[comp.periphs.scsi] Some measurements on the NCR 53C700

ts@cup.portal.com (Tim W Smith) (07/19/90)

Having found myself recently with two NuBus cards that contained
NCR 53C700 SCSI chips (these cards are not available at the moment,
and I can't say who makes them, so don't ask), I decided to see
how quickly I could get these chips to execute a SCSI command.
(I mean who fast the chips could go, not how fast I could write
the code...:-) )

I put the two cards in Mac IIs, and had one execute a script that
acted as a target device.  This target device took a 6 byte command,
then went into a DATA IN phase, sent one byte, then sent status and
message.  To get maximum speed, the target software did not examine
the command.  It just assumed that the initiator wanted a single byte.
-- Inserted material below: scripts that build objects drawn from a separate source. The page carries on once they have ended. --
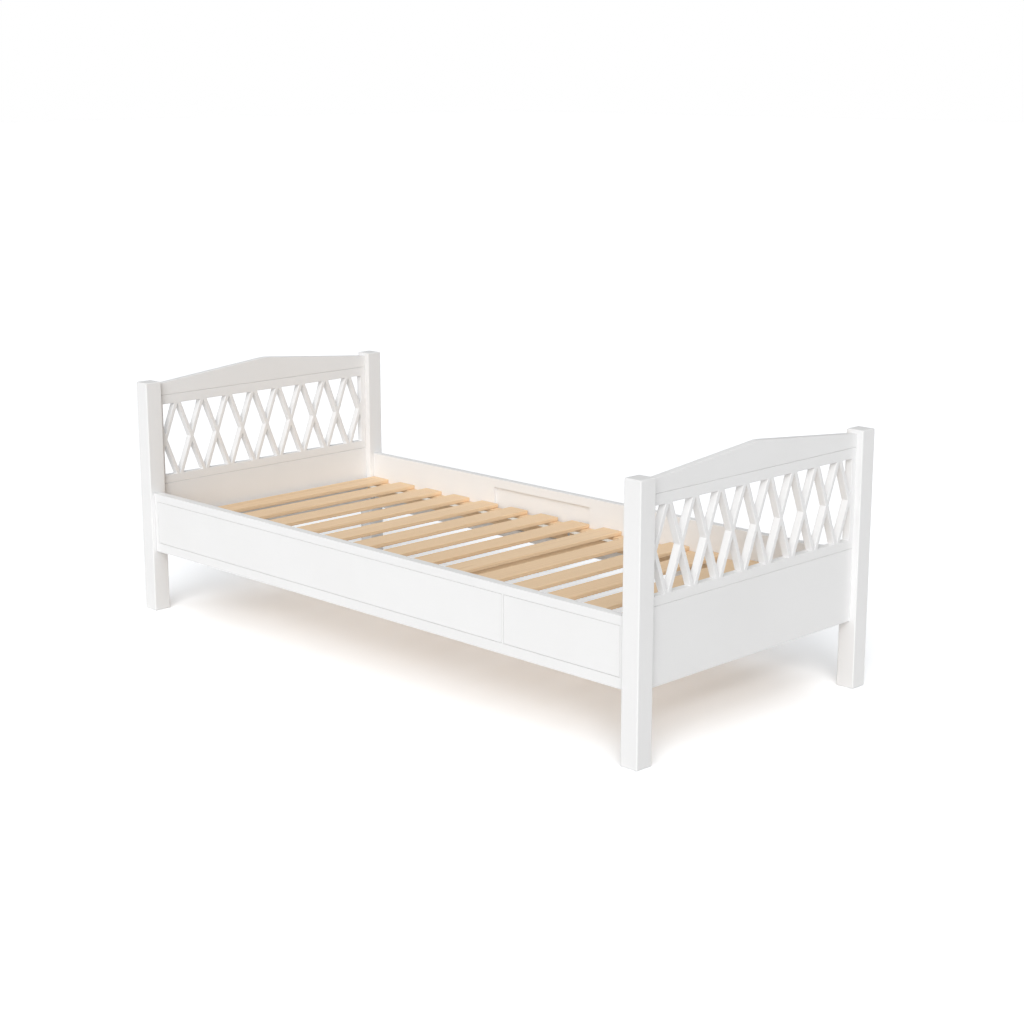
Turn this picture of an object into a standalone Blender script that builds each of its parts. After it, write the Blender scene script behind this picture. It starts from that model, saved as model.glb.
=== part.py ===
"""Toddler bed for a 1600 x 700 mm mattress.

Four square posts carry two framed ends and two side rails. Each end is a solid lower panel, a
milled diamond lattice and a crest rail that rises to a low peak. Pine slats, held in step by two
woven tapes, lie loose on a ledger along each rail, with one cross beam under them.

Frame: metres, +Z up, origin on the floor under the middle of the bed. +X points to the foot end
and +Y to the right side. The head end and the foot end are the same part set the same way round,
and the right rail is the left rail turned half a turn about Z.
"""
import bmesh
import bpy
from math import atan2, cos, pi, radians, sin, sqrt, tan
from mathutils import Matrix, Vector

# Driving dimensions
LENGTH = 1.690
WIDTH = 0.780
POST_HEIGHT = 0.592
POST = 0.045
GAP = 0.0003

# Inner faces of the posts, which the rails and the ends run between
INNER_X = LENGTH / 2 - POST
INNER_Y = WIDTH / 2 - POST
POST_X = LENGTH / 2 - POST / 2
POST_Y = WIDTH / 2 - POST / 2

# End frames: one plane of boards, set back from the +X face of the posts
END_THICKNESS = 0.018
END_SETBACK = 0.0160
END_OFFSET = POST / 2 - END_SETBACK - END_THICKNESS / 2
END_HALF_WIDTH = INNER_Y - GAP
LOWER_PANEL_BOTTOM = 0.1570
LATTICE_BOTTOM = 0.3250
LATTICE_TOP = 0.5534
CREST_END_TOP = 0.5840
CREST_PEAK = 0.6165
CREST_PEAK_RADIUS = 0.13
BOARD_EDGE = 0.0012
TENON_THICKNESS = 0.008
TENON_LENGTH = 0.012

# Lattice: crossing bars in the opening between the lattice's own rails and stiles
OPENING_BOTTOM = 0.3460
OPENING_TOP = 0.5296
OPENING_HALF_WIDTH = 0.3310
LATTICE_MIDDLE = (OPENING_BOTTOM + OPENING_TOP) / 2
DIAMONDS = 8
DIAMOND_PITCH = 0.0815
BAR_SLOPE = 0.3896
BAR_WIDTH = 0.0106

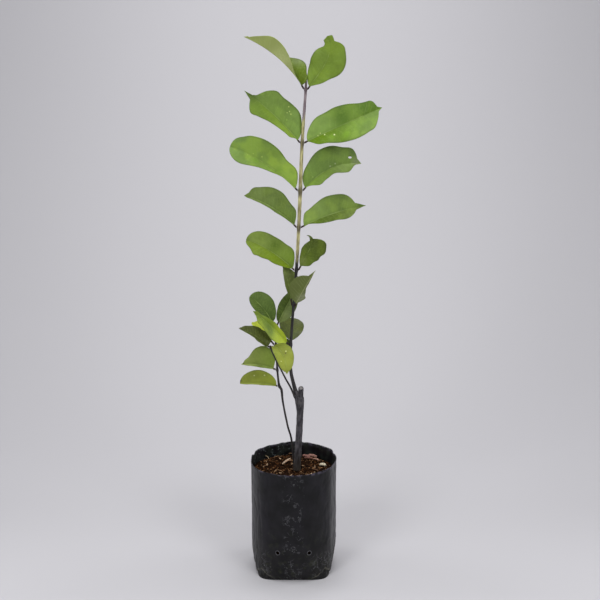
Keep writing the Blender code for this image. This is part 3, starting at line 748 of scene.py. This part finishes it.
# Leaves
# Leathery opposite leaves, each a thin blade on a short dark stalk. The midrib is sunk on the upper
# side and stands out below, side veins lift the blade into soft pleats, and the margin is wavy.

BLADE_STATIONS = 92
HALF_SHARES = [0.06, 0.15, 0.28, 0.42, 0.57, 0.72, 0.86, 0.965, 1]
BLADE_SHARES = np.array([-share for share in HALF_SHARES[::-1]] + [0] + HALF_SHARES)
CLEAR, BLADE_THICKNESS = 0.3, 0.42
STALK_RADIUS, STALK_FLATNESS = 0.85, 0.25
RIB_HEIGHT, RIB_WIDTH, GROOVE = 0.75, 0.55, 0.22
BASE_WIDTH, BASE_TAPER = 1, 0.6  # least half-width at the stalk, and the share of it lost by the tip
RUFFLE, RUFFLES, RUFFLE_OFFSET = 0.8, 2, 0.23  # height, count, and how far one margin runs ahead
VEINS_TO_A_LEAF, VEIN_SLANT, VEIN_CURL, PLEAT = 13, 0.62, 0.012, 0.16
WIDEST_DOT = 3  # marks wider than this are soft patches on the side turned to the front, painted light and shade but for one dead tip
(TOP_PAIR, SECOND_PAIR, THIRD_PAIR, FOURTH_PAIR,
 FIFTH_PAIR, SIXTH_PAIR, SEVENTH_PAIR) = (("leader", z) for z in STEM_NODES["leader"])
SHOOT_TOP, SHOOT_PAIR, SHOOT_LOW, SHOOT_LOWEST = (("basal_shoot", z) for z in STEM_NODES["basal_shoot"])
TWIG_END = ("side_twig", STEM_NODES["side_twig"][0])


def leaf(name, seat, heading, rise, fall, length, above, below, base, end, **more):
    """One leaf: where it stands, the way its midrib runs and how its blade is turned.

    heading is seen from above: 0 right, 90 back, 180 left, 270 front. The midrib starts at the angle
    rise above level and loses fall by the tip, late if bend is over 1. above and below are the raised
    half and the other: breadth, where along it is widest, how full it is (fuller below 1), the width
    of its spike, and dents of (place, reach, depth) where the margin draws in, or swells if depth is
    below 0. spike is the share of the length that the tip's spike takes, and taper the part that comes
    to a point. face turns the blade up towards the front, and it gains twist by the share twist_by of
    the way to the tip. fold lifts both halves. base and end are the upper side's colours at stalk and
    tip, partly the leaf's own green and partly painted light and shade, low the same for the half that
    isn't raised, its difference from the raised half painted light and shade across the fold, and under
    is the underside's. marks are (along, across, size, colour), the wide green and pale ones painted
    light and shade and the rest spots and dead tissue, and holes (along, across, radius, squash), in
    millimetres.
    """
    values = dict(
        bend=1, stalk=4, face=60, twist=0, twist_by=1, fold=16, spike=0.05, taper=0,
        under=(140, 156, 96), low=None, marks=(), holes=(),
    )
    values.update(more)
    values["taper"] = values["taper"] or values["spike"]
    stem, at = seat
    return SimpleNamespace(name=name, stem=stem, at=at, heading=heading, rise=rise, fall=fall,
                           length=length, halves=(above, below), base=base, end=end, **values)


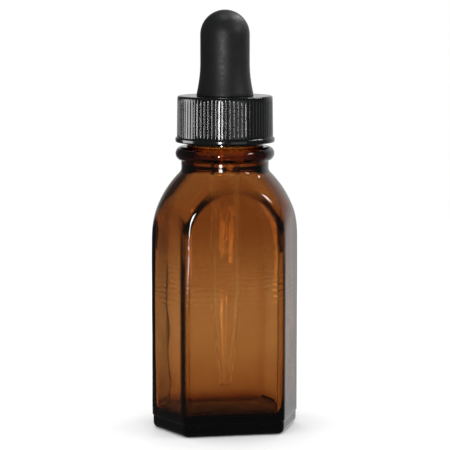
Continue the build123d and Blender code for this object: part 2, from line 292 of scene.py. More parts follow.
# %% Dome, neck, bead, finish and lip, outside
dome_end = math.acos((NECK_RADIUS + NECK_BLEND - DOME_CENTRE) / (SHOULDER_RADIUS + NECK_BLEND))
neck_z = SHOULDER_Z + (SHOULDER_RADIUS + NECK_BLEND) * math.sin(dome_end)
dome_turn = steps(0, dome_end, 44)
root_turn = steps(dome_end, 0, 6)
bead_round = ((BEAD_HEIGHT / 2) ** 2 + BEAD_BULGE**2) / (2 * BEAD_BULGE)
bead_half = math.asin(BEAD_HEIGHT / 2 / bead_round)
bead_turn = steps(-bead_half, bead_half, 16)
bead_centre = NECK_RADIUS + BEAD_BULGE - bead_round
quarter = steps(0, np.pi / 2, 5)
neck_rows = [
    ring_rows(
        SHOULDER_Z + SHOULDER_RADIUS * np.sin(dome_turn),
        DOME_CENTRE + SHOULDER_RADIUS * np.cos(dome_turn),
    ),
    ring_rows(
        neck_z - NECK_BLEND * np.sin(root_turn),
        NECK_RADIUS + NECK_BLEND * (1 - np.cos(root_turn)),
    ),
    ring_rows(steps(neck_z, BEAD_BOTTOM_Z, 8), NECK_RADIUS),
    ring_rows(
        BEAD_BOTTOM_Z + BEAD_HEIGHT / 2 + bead_round * np.sin(bead_turn),
        bead_centre + bead_round * np.cos(bead_turn),
    ),
    ring_rows(BEAD_TOP_Z, steps(NECK_RADIUS, FINISH_RADIUS + FINISH_ROOT, 3)),
    ring_rows(
        BEAD_TOP_Z + FINISH_ROOT * (1 - np.cos(quarter)),
        FINISH_RADIUS + FINISH_ROOT * (1 - np.sin(quarter)),
    ),
    ring_rows(steps(BEAD_TOP_Z + FINISH_ROOT, LIP_Z - LIP_ROUND, 44), FINISH_RADIUS),
    ring_rows(
        LIP_Z - LIP_ROUND * (1 - np.sin(quarter)),
        FINISH_RADIUS - LIP_ROUND * (1 - np.cos(quarter)),
    ),
    ring_rows(LIP_Z, steps(FINISH_RADIUS - LIP_ROUND, BORE_RADIUS + LIP_ROUND, 3)),
]
outside = np.vstack(body_rows + neck_rows)
print("rings outside:", len(outside), "neck starts at", round(neck_z, 2), "mm")

# %% Bore, inner dome, inner walls and floor
inner_dome = DOME_RADIUS - GLASS_WALL
inner_arc = SHOULDER_RADIUS - GLASS_WALL
down = steps(LIP_Z - LIP_ROUND, SHOULDER_Z, 36)
arc_reach = np.sqrt(np.maximum(inner_arc**2 - (down - SHOULDER_Z) ** 2, 0))
dome_inside = inner_dome - inner_arc + arc_reach
floor_turn = steps(0, np.pi / 2, 8)
share = np.linspace(1, 0, 10)
WALL_GROWTH, THINNEST_Z, WALL_SPAN = 0.65, 26.0, 20
NECK_OPENING, OPENING_TOP_Z, OPENING_LENGTH, BORE_BLEND = 1.5, LIP_Z - 4, 7, 2.5
DOME_PLAY, NECK_WALL_Z = 0.4, SHOULDER_Z + 4
floor_corner = INNER_CORNER_ROUND - 0.9 * FLOOR_ROUND


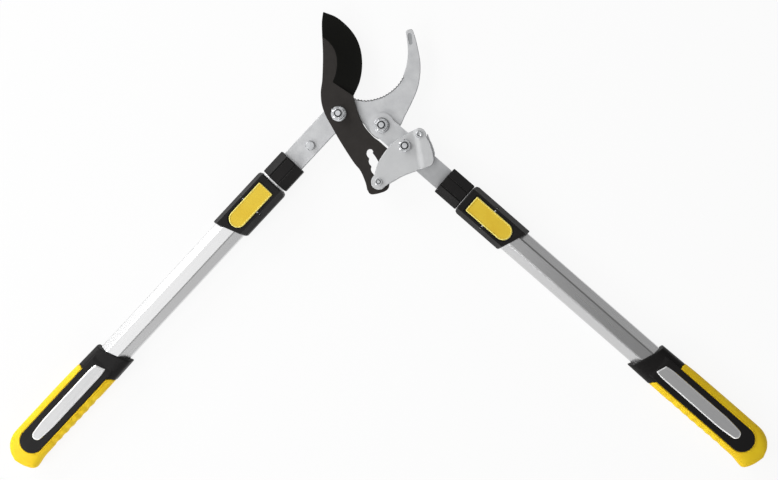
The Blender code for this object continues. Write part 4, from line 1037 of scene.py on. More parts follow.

On the other end, I had a script that sent a six byte command, grabbed
the data byte, grabbed the status, grabbed the message, and then
executed a scrip interrupt instruction.

The software on the Mac looped starting the script and then waiting
for the DMA Interrupt bit to be set on the 700.

I was able to execute over 13000 SCSI commands/second with this setup.

I then changed the initiator script to execute a script interrupt
instruction after each phase change.  The Mac software was changed to
handle this.

This had almost no impact on performance.  The time per command went
up maybe 5 microseconds.

I think for my next experiment, I will try a SCSI RAM disk.  If I can
change my initiator software to expect 256 bytes/logical block rather
than 512 bytes/logical block, I think I can implement a RAM disk with
the 700 that will handle the entire SCSI transaction in the scripts.
It will not need the CPU for anything other than initialization.

I'll post the results of that experiment if anyone is curious.

Summary: The NCR 53C700 is pretty cool.